Spotify, however, developed an engine that used three different recommendation models. Their strategy changed over time, but one of the algorithms that Spotify used to create the Discover Weekly playlists was a mix of the best strategies used by their competitors. Spotify combined three different models to analyze the similarity of songs:
- Collaborative filtering examines and compares an individual’s behavior to other people’s taste.
- Natural Language Processing (NLP) analyzes the text in each song.
- Audio modeling uses a song’s raw audio to understand the tune of the song and compares it to other songs.
Netflix made collaborative filtering popular when they employed it to power their recommendation engine. They used customers’ movie ratings to determine what movies to recommend to other similar users. After Netflix deployed it successfully, its use spread quickly throughout various industries and is now often considered the starting point for anyone trying to create a recommendation engine.
Spotify, unlike Netflix, does not have a star rating for its songs. Instead, Spotify’s data is implicit feedback, i.e., not based on ratings but on the user interaction with its software. Spotify uses the stream counts of the tracks that people listen to as well as other data points like if the user added the song to a playlist or went to the artist’s page.
So, how does collaborative filtering work?
This algorithm makes predictions about the interests of a user (filtering) by collecting preferences from many users (collaborating).
Collaborative filtering works by comparing people with similar taste. In Figure 27.1, person 1 on the left enjoys songs 1, 4, 8, and 10, and person 2 on the right likes songs 2, 3, 4, and 8. Both consumers agree on songs 4 and 8. Since they both like songs 4 and 8, then the odds are high that they will like the other songs that they have not heard yet. For example, person 1 will probably like songs 2 and 3, and person 2 might enjoy songs 1 and 4.
The way to define when a user is similar to another is to see if they listened to some of the same songs that another user heard. Collaborative filtering analyzes data from many users and determines the patterns of similar ones and predicts a user’s taste based on what similar users listen to.
Natural Language Processing
Spotify crawls the web looking for blog posts and text written about music to figure out what people are saying about specific songs and artists. They determine which adjectives and language are used to describe them and also which artists and songs are discussed alongside them.
It, then, analyzes the top terms that describe a particular song or artist.
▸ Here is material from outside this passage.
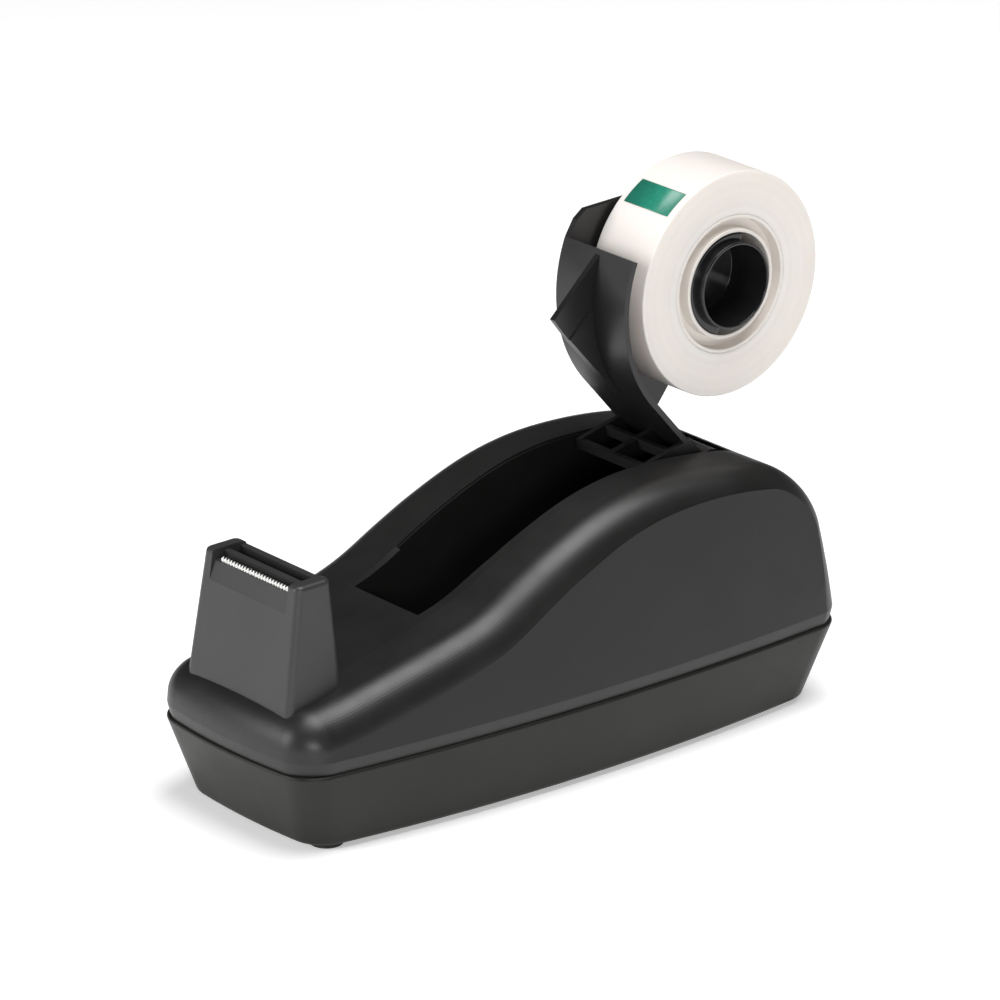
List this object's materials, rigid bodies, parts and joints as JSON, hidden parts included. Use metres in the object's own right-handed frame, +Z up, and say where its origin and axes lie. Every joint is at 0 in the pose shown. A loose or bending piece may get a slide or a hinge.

Each artist and song can have thousands of terms describing them. Each one has an associated score, which describes how significant that description is for a song/artist. These tags or words are added to the model of each song and artist, which is then used for modeling what songs to recommend to a user.
Raw Audio Models
The third model that Spotify uses not only improves the accuracy of the system, but it also has a very important secondary purpose of finding new songs. If Spotify only recommends the same songs, then new songs are never recommended or listened to. This model solves that problem, adding new songs to playlists.
Let’s say that someone uploads a song to Spotify. It only has 25 listeners and no mentions on the internet. For this song to end up on someone’s Discover Weekly playlist, Spotify must use the raw audio model, which analyzes the audio of a song to see the similarities between other songs. This method analyzes every song equally, whether old or new. So, when a likeness of the new song is found to be similar to other songs you like, Spotify adds it to your playlist.
To analyze the raw audio, the track goes through the same kind of neural network that analyzes images, called Convolutional Neural Networks. It processes the raw audio and produces characteristics like time signature, key, mode, tempo, and loudness. After being processed by CNN, it produces metrics that make similar songs fall into the same category. This understanding allows Spotify to compare songs based on those key metrics. For example, someone who likes heavy metal might like songs that are more “loud.” By combining these three models, Spotify analyzes the similarity of different songs and artists and recommends new, not-listened-to-before songs to users’ playlists every week. These models made Discover Weekly one of the most popular features of Spotify.
But music and A.I. are more than merely determining playlists. The field has grown to also include music-composing platforms, such as IBM Watson Beat and Google’s NSynth Super. This technology opens the door for anyone to create music, regardless of their musical aptitude. And for most people, it may be their first hands-on experience with A.I. Some argue that the music industry as we know it will disappear. I, however, welcome the new possibilities.